Toto jumped out of Dorothy’s arms and hid under the bed, and the girl started to get him. Aunt Em, badly frightened, threw open the trap door in the floor and climbed down the ladder into the small, dark hole. Dorothy caught Toto at last and started to follow her aunt. When she was halfway across the room there came a great shriek from the wind, and the house shook so hard that she lost her footing and sat down suddenly upon the floor.
Of course, Dorothy has a far happier ending than that experienced by the citizens of western Kentucky and eastern Tennessee and northern Arkansas. In Oz, according to allegorical readings of the novel, America’s problems get sorted out.
In this reading, which I’ve written about before, the Wicked Witch of the East is the East Coast banks, which were keeping farmers’ mortgages high by insisting on the country retaining the gold standard.
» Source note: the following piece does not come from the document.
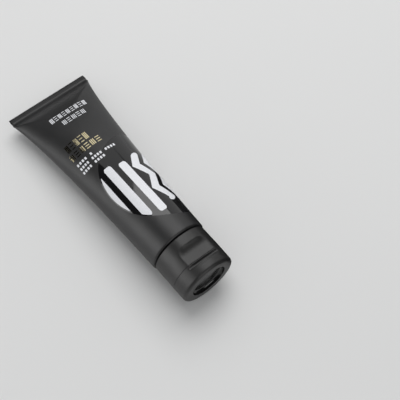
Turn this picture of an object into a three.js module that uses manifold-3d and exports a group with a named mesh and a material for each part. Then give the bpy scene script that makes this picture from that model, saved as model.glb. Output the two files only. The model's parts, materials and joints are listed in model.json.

As populist presidential candidate Williams Jennings Bryan memorably thundered,
If they dare to come out in the open field and defend the gold standard as a good thing, we shall fight them to the uttermost, having behind us the producing masses of the nation and the world. Having behind us the commercial interests and the laboring interests and all the toiling masses, we shall answer their demands for a gold standard by saying to them, you shall not press down upon the brow of labor this crown of thorns. You shall not crucify mankind upon a cross of gold.
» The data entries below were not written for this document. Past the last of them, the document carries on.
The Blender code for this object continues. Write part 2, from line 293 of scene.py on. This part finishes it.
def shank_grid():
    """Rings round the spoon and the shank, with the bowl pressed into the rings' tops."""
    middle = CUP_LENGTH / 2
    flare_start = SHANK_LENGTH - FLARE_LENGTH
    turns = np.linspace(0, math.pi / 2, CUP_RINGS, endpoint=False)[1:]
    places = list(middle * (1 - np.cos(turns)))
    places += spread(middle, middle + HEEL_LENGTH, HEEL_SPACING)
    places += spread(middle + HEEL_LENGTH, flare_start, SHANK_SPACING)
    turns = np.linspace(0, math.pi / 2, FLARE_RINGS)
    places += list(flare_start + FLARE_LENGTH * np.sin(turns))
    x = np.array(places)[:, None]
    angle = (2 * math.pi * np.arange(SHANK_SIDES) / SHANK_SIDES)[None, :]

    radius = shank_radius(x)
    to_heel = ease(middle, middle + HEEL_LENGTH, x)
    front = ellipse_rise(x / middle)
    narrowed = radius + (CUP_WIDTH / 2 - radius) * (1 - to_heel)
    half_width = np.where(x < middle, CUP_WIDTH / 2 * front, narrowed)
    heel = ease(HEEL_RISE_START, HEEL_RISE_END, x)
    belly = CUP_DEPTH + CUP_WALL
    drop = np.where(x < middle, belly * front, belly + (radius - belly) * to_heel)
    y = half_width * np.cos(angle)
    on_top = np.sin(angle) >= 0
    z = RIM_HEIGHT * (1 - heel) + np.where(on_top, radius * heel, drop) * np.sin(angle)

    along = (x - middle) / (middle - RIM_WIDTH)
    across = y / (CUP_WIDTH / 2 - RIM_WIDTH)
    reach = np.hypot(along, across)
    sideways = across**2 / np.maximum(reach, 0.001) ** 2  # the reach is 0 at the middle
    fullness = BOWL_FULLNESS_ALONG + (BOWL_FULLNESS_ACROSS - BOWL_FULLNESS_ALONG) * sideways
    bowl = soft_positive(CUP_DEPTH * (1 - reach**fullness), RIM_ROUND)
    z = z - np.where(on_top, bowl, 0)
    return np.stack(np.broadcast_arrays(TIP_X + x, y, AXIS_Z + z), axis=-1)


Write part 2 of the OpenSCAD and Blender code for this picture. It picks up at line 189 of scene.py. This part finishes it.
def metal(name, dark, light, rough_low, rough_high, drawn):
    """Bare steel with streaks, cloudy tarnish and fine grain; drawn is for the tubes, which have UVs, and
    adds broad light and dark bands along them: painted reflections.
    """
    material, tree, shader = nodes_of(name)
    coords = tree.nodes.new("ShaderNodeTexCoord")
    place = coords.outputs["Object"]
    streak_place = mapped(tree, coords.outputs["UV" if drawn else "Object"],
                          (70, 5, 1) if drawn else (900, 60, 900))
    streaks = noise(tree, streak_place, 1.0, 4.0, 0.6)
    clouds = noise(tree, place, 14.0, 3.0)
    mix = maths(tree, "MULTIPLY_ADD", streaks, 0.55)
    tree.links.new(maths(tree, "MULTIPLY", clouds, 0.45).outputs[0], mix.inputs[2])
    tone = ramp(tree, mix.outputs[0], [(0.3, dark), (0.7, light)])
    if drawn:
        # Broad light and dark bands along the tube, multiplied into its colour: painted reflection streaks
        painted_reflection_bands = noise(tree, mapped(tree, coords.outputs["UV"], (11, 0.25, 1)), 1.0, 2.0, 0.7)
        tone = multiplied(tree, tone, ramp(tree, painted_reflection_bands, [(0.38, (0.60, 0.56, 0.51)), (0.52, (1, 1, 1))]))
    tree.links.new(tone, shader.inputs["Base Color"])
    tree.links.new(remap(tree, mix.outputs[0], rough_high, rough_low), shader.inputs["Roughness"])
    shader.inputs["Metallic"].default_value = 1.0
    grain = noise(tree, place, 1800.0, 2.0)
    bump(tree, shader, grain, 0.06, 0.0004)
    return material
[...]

The Wicked Witch of the West, meanwhile, is the drought conditions. In Baum’s American fairy tale, pioneer woman Dorothy joins arms with agriculture (the scarecrow), industrial workers (the tin woodman) and Bryan (the cowardly lion) to restore America to its former glory.
One must be careful about pushing the allegory too far, but Wizard of Oz starts out very grim until Dorothy, demonstrating America’s fighting can-do spirit, triumphs over adversarial conditions and a conman chief executive to restore the country to its former condition—which is to say, a country that can dream of a better future. When Dorothy returns home, the farmhouse has been rebuilt, Em folds Dorothy in her arms, and Dorothy says, “I’m so glad to be at home again.” For the moment, the darkness that opens the book has lifted.
Now it’s not an economic catastrophe that threatens us but a climate catastrophe. Once again we’re seeing extreme weather events, and while some of them are again happening out west (the West Coast drought and wildfires), every part of the country has been hit. In other words, we have a Wicked Witch of the West-East-North-South. And of course, there’s also the rest of the world.
So let’s rethink the Wizard of Oz as a fairy tale about saving the planet, not just America. Let’s say that the Wicked Witch of the East is the fossil fuel companies and their lobbyists in Washington. Imagine that the climate disasters that are devastating us only stiffen our resolve. Although, for a little while, we are tricked by a conman who ascends to power through hot air, ultimately the various sectors of society unite to defeat the climate destroyers.
Yes, Wizard of Oz was written as a fairy tale. As Baum writes in his forward, “It aspires to being a modernized fairy tale, in which the wonderment and joy are retained and the heartaches and nightmares are left out.” But fairy tales, as fantasy author Neil Gaiman tells us, can simultaneously be fantastical and true. As he puts it,
Fairy tales are more than true: not because they tell us that dragons exist, but because they tell us that dragons can be beaten.
So imagine that the dragon of climate change, now that we’ve named it, can be beaten. It’s a dream to aspire to.